Use ONLY reliable internet sources, such as governmental or institutional websites (e.g. the UN, EU, Amnesty International, University websites, papers written and posted by academics).

Wikipedia, other similar reference sites as well as blogs or chat rooms ARE NOT to be used in an ISP. This is because Wikis and blogs are sometimes deliberately inaccurate. If you find relevant information on an unreliable website, check this information in a reliable source, and use this as a reference.

HOWEVER: It is acceptable to make use of Wikipedia or any ‘popular site’ IF these are the OBJECT of analysis and NOT a source of information (e.g. an ISP on the usage of language in relation to emoticons in blogs or chat fora would naturally need to refer to the webpages in question). Nevertheless, even such an ISP does need to make use of books in order to introduce the topic and give it a theoretical backing. It should not consist of the analysis of the webpages only.

If you do need to quote from the internet, make sure that the day you last accessed that particular site appears in the list of references, since the internet is not a reliable medium when it comes to permanent access to information, even governments and NGOs update their homepages and delete documents.

It is better to print out anything you might want to use immediately because it could be deleted as you progress with your ISP. In addition, having a hard copy also means that you can show it to your supervisor upon request.


Citations in text

To avoid plagiarism issues, all direct and indirect quotes should be made clear in the text, either by inserting the reference in brackets in the texts or in a footnote.

PLEASE NOTE: Even referring to somebody’s ideas, or information taken out of a book needs to be properly referenced. ISPs will receive a lower mark when they are poorly referenced even if the research was original.

Please avoid ‘ibid.’ when you refer to a text you have quoted before. Although it is still widely used in academic texts, it is very confusing for your audience. Instead, please repeat the name of the author, the name and the page number (e.g. Smith 1999: 12). Please also refer to the guidelines of Learning and Teaching Development.

References from non-English texts

Indirect references can be treated like English sources. Direct quotes should be translated into English. If no official translation exists, your own translations can be used, but you should highlight them as such by inserting ‘my translation’ or ‘translation by the author’ in brackets behind the quote (e.g. Yamada 2006: 12, my translation).

Some useful hints concerning format and presentation (a digest from LTD)

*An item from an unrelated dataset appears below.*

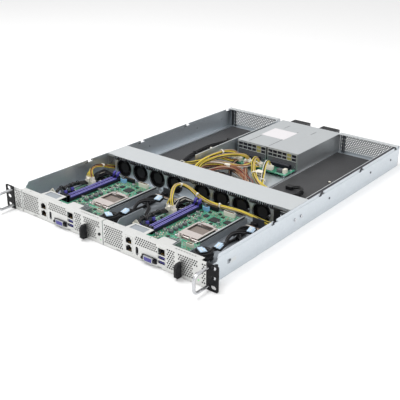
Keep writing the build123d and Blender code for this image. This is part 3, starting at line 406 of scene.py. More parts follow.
def addPiece(name, parts, body, stands=(), x=0.0):
    # x is where the parts' own zero lies across the chassis
    mesh = makeMesh(name, parts)
    mesh.transform(toFrame @ Matrix.Translation((x, 0, 0)))
    piece = bpy.data.objects.new(name, mesh)
    bpy.context.scene.collection.objects.link(piece)
    if isinstance(body, str):
        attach(piece, body)
    else:
        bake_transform(piece)
    if stands:
        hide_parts(*stands)


# Geometry Nodes trees

def newTree(name, labels):
    tree = bpy.data.node_groups.new(name, "GeometryNodeTree")
    tree.interface.new_socket("Geometry", in_out="OUTPUT", socket_type="NodeSocketGeometry")
    for label, kind in {"Geometry": "Geometry", **labels}.items():
        tree.interface.new_socket(label, in_out="INPUT", socket_type="NodeSocket" + kind)
    return tree, addNode(tree, "NodeGroupInput").outputs


def endTree(tree, geometry, material):
    plain = addNode(tree, "GeometryNodeRealizeInstances", {"Geometry": geometry})
    made = addNode(tree, "GeometryNodeSetMaterial", {"Geometry": plain.outputs[0],
                                                     "Material": material})
    addNode(tree, "NodeGroupOutput", {0: made.outputs[0]})
    return tree


def runTree(source, tree, values):
    # gives the tree's result as a plain mesh and drops its source object
    bpy.context.scene.collection.objects.link(source)
    grow = source.modifiers.new("grow", "NODES")
    grow.node_group = tree
    for item in tree.interface.items_tree:
        if item.in_out == "INPUT" and item.name in values:
            grow[item.identifier] = values[item.name]
    bpy.context.view_layer.update()
    ready = source.evaluated_get(bpy.context.evaluated_depsgraph_get())
    mesh = bpy.data.meshes.new_from_object(ready)
    source.modifiers.remove(grow)
    bpy.data.objects.remove(source)
    return mesh


def sheetTree():
    # fills the outlines, cuts a round hole at each point and gives the sheet its thickness
    tree, given = newTree("perforatedSheet", {"Outlines": "Object", "Hole Diameter": "Float",
                                              "Hole Sides": "Int", "Thickness": "Float",
                                              "Material": "Material"})
    radius = addNode(tree, "ShaderNodeMath", {0: given["Hole Diameter"], 1: 0.5},
                     operation="MULTIPLY")
    ring = addNode(tree, "GeometryNodeCurvePrimitiveCircle", {"Resolution": given["Hole Sides"],
                                                              "Radius": radius.outputs[0]})
    rings = addNode(tree, "GeometryNodeInstanceOnPoints", {"Points": given["Geometry"],
                                                           "Instance": ring.outputs[0]})
    loose = addNode(tree, "GeometryNodeRealizeInstances", {"Geometry": rings.outputs[0]})
    edge = addNode(tree, "GeometryNodeObjectInfo", {"Object": given["Outlines"]})
    both = addNode(tree, "GeometryNodeJoinGeometry", {"Geometry": loose.outputs[0]})
    tree.links.new(edge.outputs["Geometry"], both.inputs[0])
    face = addNode(tree, "GeometryNodeFillCurve", {"Curve": both.outputs[0]})
    thick = addNode(tree, "GeometryNodeExtrudeMesh",
                    {"Mesh": face.outputs[0], "Offset Scale": given["Thickness"],
                     "Individual": False})
    under = addNode(tree, "GeometryNodeFlipFaces", {"Mesh": face.outputs[0]})
    shell = addNode(tree, "GeometryNodeJoinGeometry", {"Geometry": thick.outputs["Mesh"]})
    tree.links.new(under.outputs[0], shell.inputs[0])
    closed = addNode(tree, "GeometryNodeMergeByDistance", {"Geometry": shell.outputs[0],
                                                           "Distance": 0.002})  # mm here
    return endTree(tree, closed.outputs[0], given["Material"])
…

  • An ISP should be printed double-spaced, using clear fonts such as Times New Roman (nothing fancy or funny!)
  • You may use non-Roman script, but a transcription also needs to be given. Any non-English word that is not self-explanatory or firmly located in the English language needs to be written in italics and be glossed or explained.


General appearance

An ISP should have:
  1. A cover sheet containing title of the ISP, your name, student ID, degree, the date of submission and the word count.
  2. As submission of the ISP is now through Moodle, the plagiarism declaration will be contained on the submission link and so students must select the tick box to show that they have read and agreed to the School's declaration on plagiarism.
  3. A table of contents (if applicable):
    Please do try to structure your ISP along numbered sections; it makes it a lot easier for you to write, because it helps you structure your thoughts – and it also makes it easier for your examiners to read it and follow your train of thought. Please make sure that your ISP has page numbers. Your table of contents should have the page number for each section correctly. The table of contents should also include the bibliography and any appendices of your ISP.
  4. The actual text of your ISP, which should be no longer that 10,000 words, “including footnotes, but excluding captions, bibliography and appendices of original source materials not written by the candidate.” (Code of Practice: ISP, p. 4) There is no specific penalty for work that is under-length. Under-length work is dealt with by the normal provisions of the marking scheme.
  5. Bibliography: should contain all works cited in your ISP and none that you have not used. It needs to be sorted alphabetically, online sources without a clear author need to be listed separately. Please make sure that your reference and citation style is consistent, and follows an accepted style format (such as the Harvard reference style). Reference to works in non-Roman script should include Romanisation. Please note that poor referencing will result in a reduction of the mark, so please make sure you reference properly.
  6. Appendices: Anything that is unavailable to your examiners, or texts that you wish to analyse more profoundly, plot synopses of films, dramas… anything that is vital to the understanding of your ISP can be put in an appendix – IF you are referring to it in your actual text. Please make sure there are appropriate references in your main body, this is to avoid that your ISP appears as consisting of two parts.

If you are unsure about how to reference, please refer to the information provided by Learning and Teaching Development on their Study Skills webpage.